El intento de asesinato contra el expresidente estadounidense Donald Trump es un hecho nefasto que merece repudio vehemente. Un francotirador, un joven de apenas 20 años, disparó contra el exmandatario en uno de sus actos de campaña, y en el atentado asesinó a uno de los asistentes al discurso, Corey Comperatore, un bombero y padre de dos hijas. Varias más están seriamente heridas y se teme por sus vidas al cierre de esta edición. El FBI encontró dispositivos explosivos en el carro del homicida, quien fue dado de baja por el servicio secreto tan pronto identificaron la fuente de los disparos. Con el mundo entero en shock, esta tragedia se siente como una muestra más de un país altamente polarizado, una democracia plagada de grietas y un discurso político incendiario.
Las imágenes son estremecedoras: Trump acababa de empezar a hablar cuando se tocó la oreja y luego los miembros de su equipo de seguridad lo tiraron al piso. Se escucharon varios disparos y, finalmente, el exmandatario salió escoltado, con sangre en la oreja. Una fotografía tomada por The New York Times muestra cómo la bala le rozó la cabeza. Se salvó por un milímetro. La gente del evento, pasmada, empezó a llorar, gritar y rezar. ¿Cómo ocurre algo así en la que durante muchos años fue de las democracias más sólidas del mundo? ¿Cómo comprender el terror de lo irracional?
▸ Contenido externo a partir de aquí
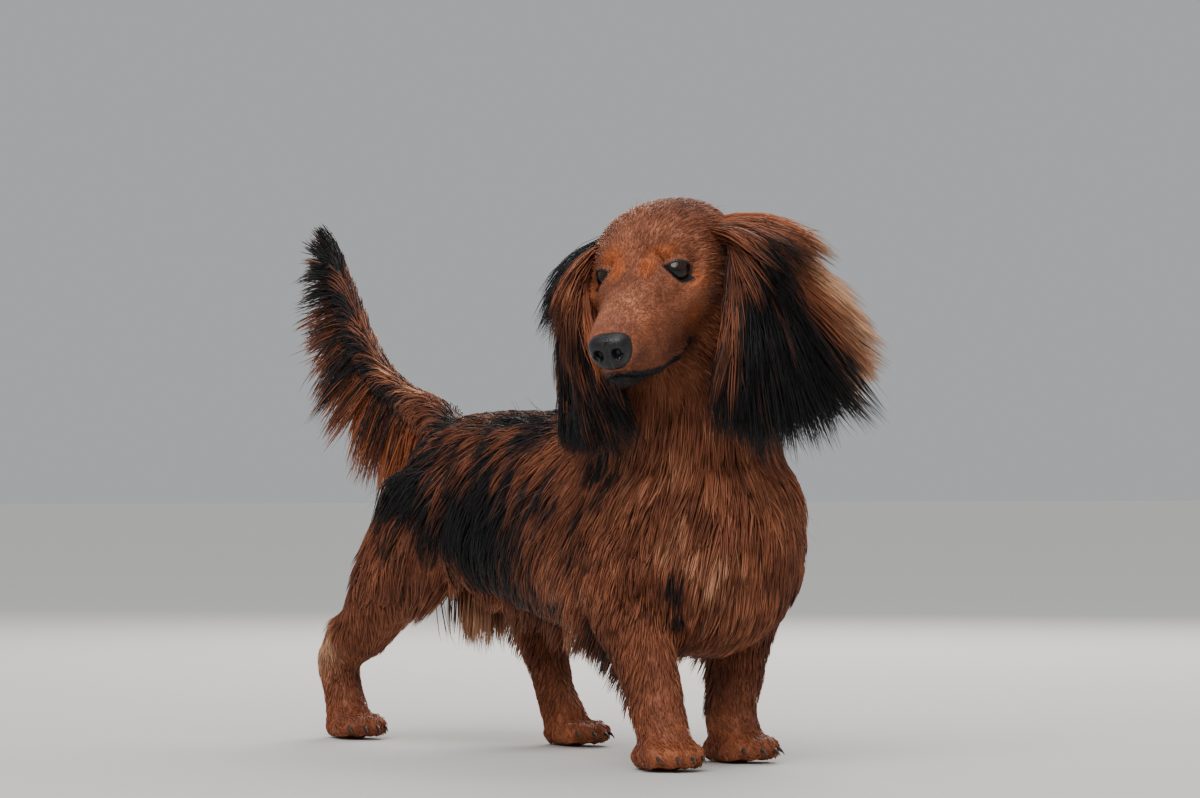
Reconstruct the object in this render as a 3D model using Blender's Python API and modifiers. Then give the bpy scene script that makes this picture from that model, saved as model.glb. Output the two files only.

Mientras escribimos estas líneas, el FBI sigue intentando identificar el motivo que llevó al joven de 20 años a, al parecer, tomar un rifle tipo AR-15 de su padre y disparar en un evento de campaña presidencial. Las especulaciones, en este momento, serían irresponsables. Lamentablemente, estos hechos no desentonan con la historia reciente y no tan reciente de los Estados Unidos. Es el primer intento de asesinato de un presidente en ese país desde los años 80, cuando la víctima fue Ronald Reagan, pero la violencia ha sido el día a día de ese país; la política y la que no aparenta tener motivación. Las masacres escolares, los casos de individuos que compran un rifle y abren fuego en conciertos, cines, centros comerciales... Estados Unidos tiene un problema de regulación de armas y prevenir este tipo de actos, y su clase política se halla estancada sin aparente futuro.
Lo ocurrido, además, es el efervescer de tensiones políticas que solo crecen: la toma del Capitolio, hace cuatro años, para intentar detener el acto de oficialización de resultados de las elecciones, sumado a las campañas con retórica violenta y basada en insultos de lado y lado, eran síntomas de que algo así podía pasar. Hace apenas unas semanas en este espacio contábamos cómo las mediciones de polarización en los Estados Unidos muestran una división mayor entre sus ciudadanos, la cual se acentúa en un contexto electoral. Ya no hay diferencias políticas, hay “enemigos” en quienes piensan distinto, a quienes se les teme, se les odia, y con quienes no es posible cooperar: un tejido social roto.
“No hay lugar en Estados Unidos para esta clase de violencia, es enfermiza”, dijo el presidente Joe Biden en respuesta. El rechazo a lo ocurrido ha sido contundente en todo el espectro político, como debe ser; sin embargo, lo que se avecina es incierto. Colombia ha visto de primera mano lo que pasa con la violencia política, que seguimos sufriendo hasta nuestros días. El fuego crea más fuego e irracionalidad. La democracia del país del norte quedó con las heridas al rojo vivo.